## Bar Chart: ROUGE-L F1 Score vs. Training Tokens and N-gram Size
### Overview
The image is a grouped bar chart comparing the average ROUGE-L F1 score (a metric for evaluating text summarization or generation quality) across two different amounts of training data and three different n-gram settings. The chart demonstrates how model performance scales with increased training data and changes with the n-gram parameter.
### Components/Axes
* **Chart Type:** Grouped Bar Chart.
* **Y-Axis:**
* **Label:** "Avg. ROUGE-L F1"
* **Scale:** Linear, ranging from 25.0 to 27.5, with major tick marks every 0.5 units (25.0, 25.5, 26.0, 26.5, 27.0, 27.5).
* **X-Axis:**
* **Label:** "Training tokens (B)" (B denotes Billions).
* **Categories:** Two discrete categories: "200" and "500".
* **Legend:**
* **Position:** Top-left corner of the plot area.
* **Labels & Colors:**
* `n=1`: Salmon/light red color.
* `n=2`: Dark blue/indigo color.
* `n=4`: Sage green/gray-green color.
* **Data Series:** Three series (n=1, n=2, n=4) are plotted for each of the two x-axis categories (200B, 500B tokens), resulting in six total bars.
### Detailed Analysis
The chart presents the following approximate data points, read from the y-axis scale:
**For 200 Billion Training Tokens:**
* **n=1 (Salmon bar):** The bar height is approximately **26.2**.
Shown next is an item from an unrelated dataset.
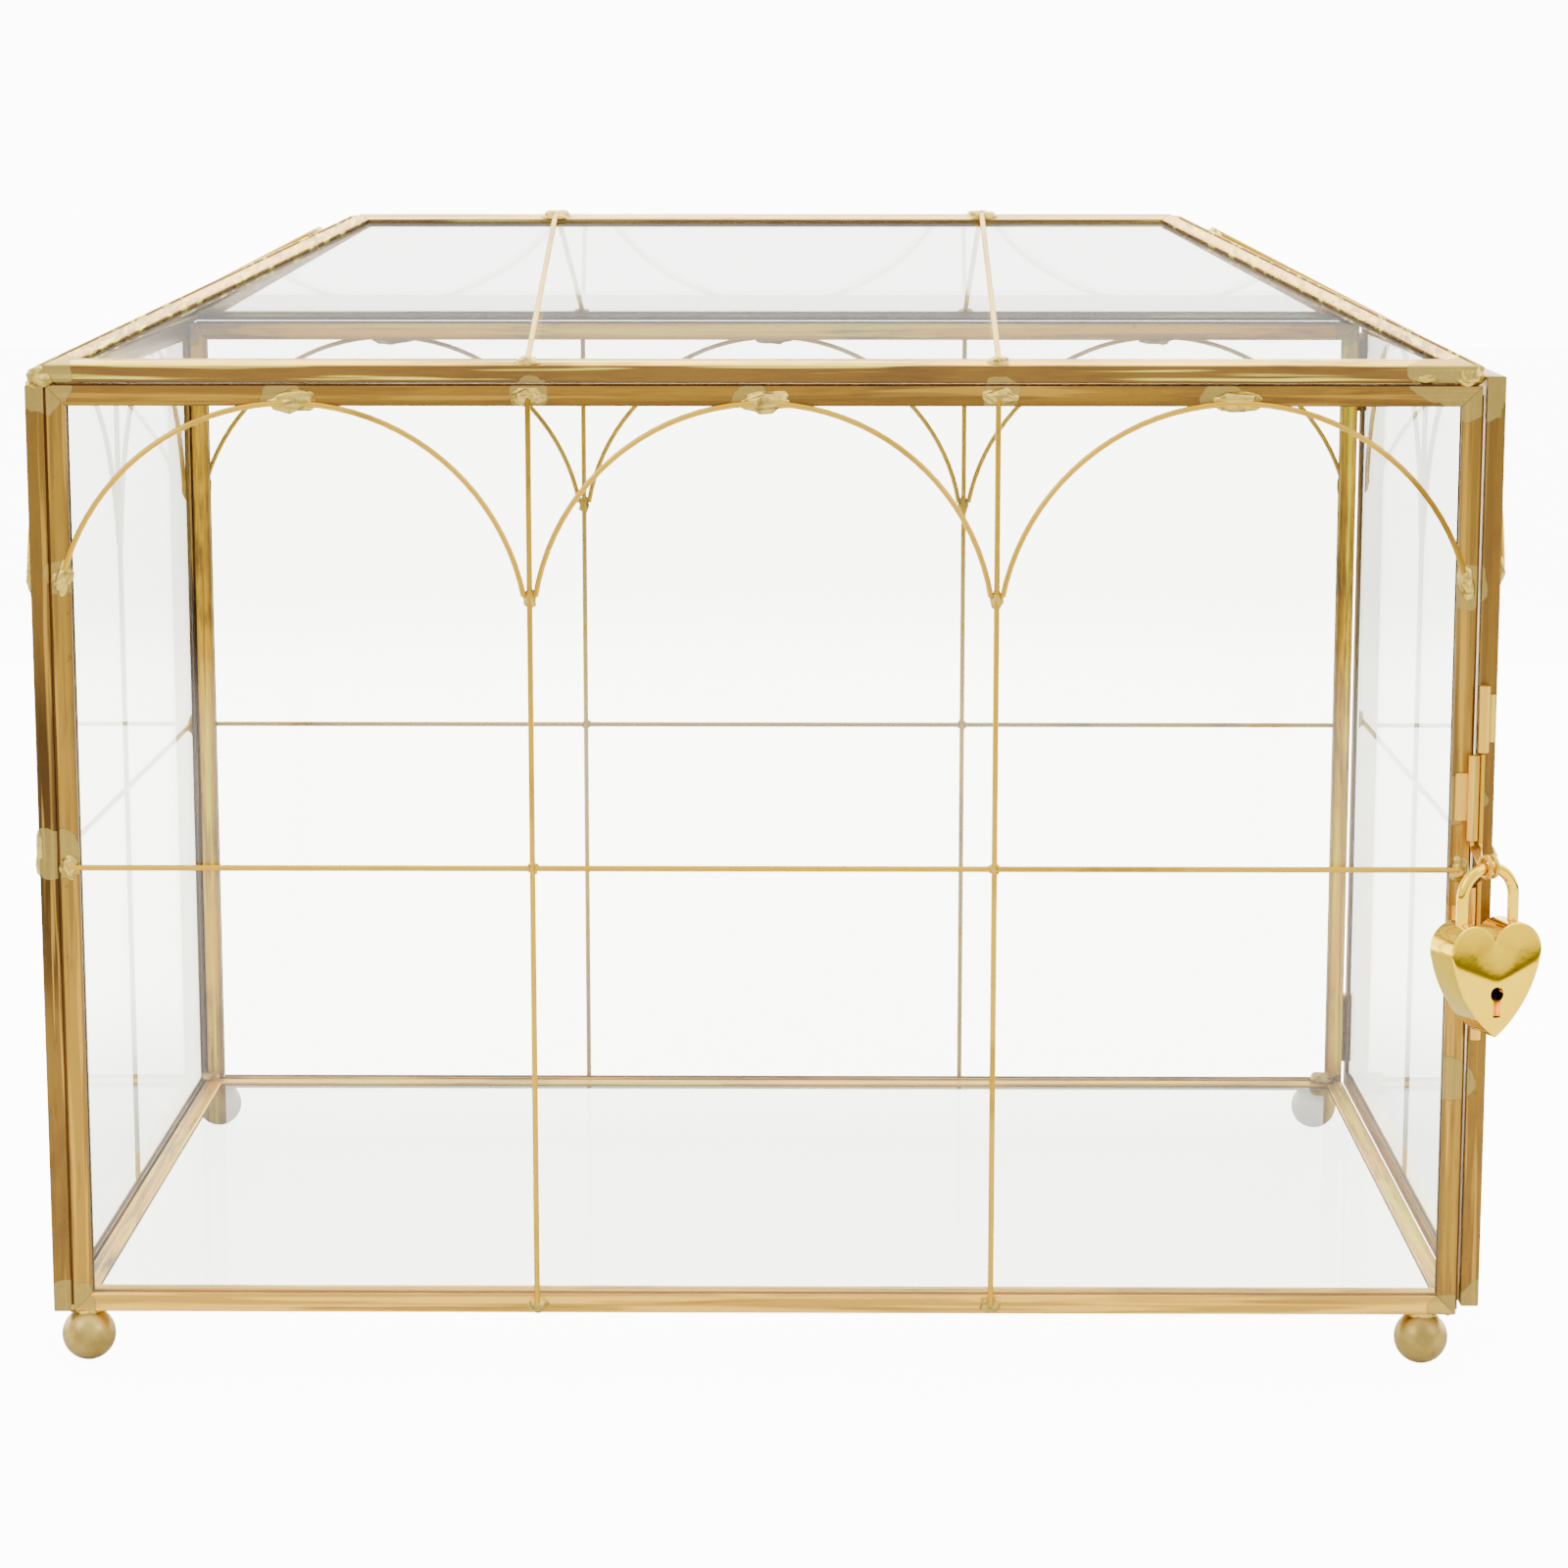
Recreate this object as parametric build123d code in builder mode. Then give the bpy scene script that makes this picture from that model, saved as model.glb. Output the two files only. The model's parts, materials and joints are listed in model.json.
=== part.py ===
from build123d import *
from math import atan2, cos, degrees, radians, sin
import os

# Wedding card box: framed glass panes under a low hip roof, with a side door and a heart padlock.
# Millimetres, +Z up, +X to the door, +Y to the back. The origin is the bottom centre of the box
# that bounds everything, so the case's own left front bottom corner stands at (left, front, base).

# Case
case_width = 300.0
case_depth = 195.0
wall_height = 198.0
ridge_rise = 28.0
ridge_length = 185.0
roof_front_inset = 0.6
roof_right_inset = 1.3

# Brass came (a U channel) and the glass that it holds
came_flange = 4.2
came_depth = 3.9
came_sheet = 0.4
mitre_gap = 0.12
seam = 0.4
glass_clearance = 0.05
glass_edge_clearance = 0.3

# Decorative wires
wire_radius = 0.6
wire_gap = 0.04
arch_rise = 40.0
arch_foot_inset = 2.6
arch_side_lift = 4.0
cross_height = 97.0
wire_end_inset = 2.0
apex_wire_share = 0.85

# Solder
blob_radius = 2.2
blob_height = 1.5
crown_blob_radius = 3.6
foot_blob_radius = 1.6

# Ball feet
foot_radius = 5.75
foot_sink = 0.3
foot_flat = 0.25
foot_from_side = 7.0
foot_from_front = 2.5

# Door and its hinges
door_gap = 0.9
door_lift = 2.0
knuckle_wall = 0.95
knuckle_length = 8.0
knuckle_gap = 0.3
knuckle_stand = 0.2
hinge_pin_radius = 1.0
hinge_running_clearance = 0.05
hinge_head_overhang = 0.6
hinge_head_height = 1.0
hinge_end_inset = 6.0
leaf_sheet = 0.6
leaf_edge = 0.2
hinge_leaf_width = 3.6

# Latch tubes and the two hairpin latch pins
latch_tube_wall = 0.62
latch_wire_radius = 0.5
latch_bore_clearance = 0.08
latch_prong_gap = 0.05
latch_tube_out = 0.2
latch_frame_tube = 18.0
latch_door_tube = 14.0
latch_tube_step = 0.6
latch_eye_drop = 5.0
latch_prong_stop = 0.4
latch_leaf_width = 3.4
latch_leaf_length = 10.0
eye_slack = 0.4
eye_spacing = 1.5
eye_bend = 1.4
eye_bend_height = 1.5

# Heart padlock
padlock_turn = 24.0
padlock_out = 2.0
padlock_reach = 12.5
eye_height = 100.0
eye_play = 0.25
shackle_wire_radius = 1.2
shackle_half_span = 6.2
shackle_leg_short = 11.2
shackle_leg_long = 15.1
spring_length = 2.0
shackle_clearance = 0.1
shackle_top_to_lobe = 11.4
lobe_radius = 5.6
lobe_offset = 5.3
heart_height = 23.7
heart_side_angle = 20.0
heart_side_bulge = 1.8
padlock_depth = 9.0
cover_depth = 1.4
padlock_wall = 1.2
cover_seam = 0.06
keyhole_radius = 1.55
keyhole_slot = 1.7
keyhole_length = 4.9
keyhole_drop = 8.9
shackle_notch = 0.7
latch_bar_height = 1.6
latch_bar_inner = 1.55
latch_bar_gap = 0.15
latch_bar_guide = 0.1
spring_wall = 0.5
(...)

* **n=2 (Dark blue bar):** The bar height is approximately **26.7**.
* **n=4 (Sage green bar):** The bar height is approximately **26.7**. It appears visually identical in height to the n=2 bar.
**For 500 Billion Training Tokens:**
* **n=1 (Salmon bar):** The bar height is approximately **27.1**.
* **n=2 (Dark blue bar):** The bar height is approximately **27.4**.
* **n=4 (Sage green bar):** The bar height is approximately **27.4**. It appears visually identical in height to the n=2 bar.
**Visual Trend Verification:**
* **Trend 1 (Data Scaling):** For all three n-gram settings (n=1, n=2, n=4), the bars for 500B tokens are taller than their counterparts for 200B tokens. This indicates a clear **upward trend** in ROUGE-L F1 score as the amount of training data increases from 200B to 500B tokens.
* **Trend 2 (N-gram Comparison):** Within each training data group (200B and 500B), the n=1 bar is the shortest. The n=2 and n=4 bars are taller and appear to be of equal height. This suggests that using bigrams (n=2) or 4-grams (n=4) yields a higher score than using unigrams (n=1), but there is no discernible difference in performance between n=2 and n=4 in this visualization.
### Key Observations
1. **Performance Gain from Data:** Increasing training tokens from 200B to 500B results in a consistent performance boost of approximately **0.9 points** for n=1 and **0.7 points** for both n=2 and n=4.
2. **N-gram Impact Plateau:** The performance difference between using n=2 and n=4 is negligible or non-existent in this chart. The primary performance jump occurs when moving from n=1 to n=2.
3. **Relative Performance Hierarchy:** The hierarchy of performance is consistent across both data scales: `n=2 ≈ n=4 > n=1`.
### Interpretation
This chart illustrates two key findings relevant to training text generation or summarization models:
1. **Data Scaling is Effective:** The model's output quality, as measured by ROUGE-L F1, improves with more training data. This is a fundamental and expected result in machine learning, confirming that the model benefits from exposure to a larger corpus.
2. **Diminishing Returns on N-gram Complexity:** While incorporating higher-order n-gram information (moving from unigrams to bigrams) provides a clear benefit, further increasing the n-gram order to 4 does not yield additional gains in this specific metric and experimental setup. This could suggest that the additional contextual information from 4-grams is either not captured effectively by the ROUGE-L metric, is redundant with the information captured by bigrams for this task, or requires a different model architecture or training approach to leverage.
The data implies that for this particular task and evaluation, optimizing for bigram (n=2) matching is sufficient to achieve peak performance as measured by ROUGE-L, and resources might be better allocated to acquiring more training data rather than increasing n-gram complexity beyond that point.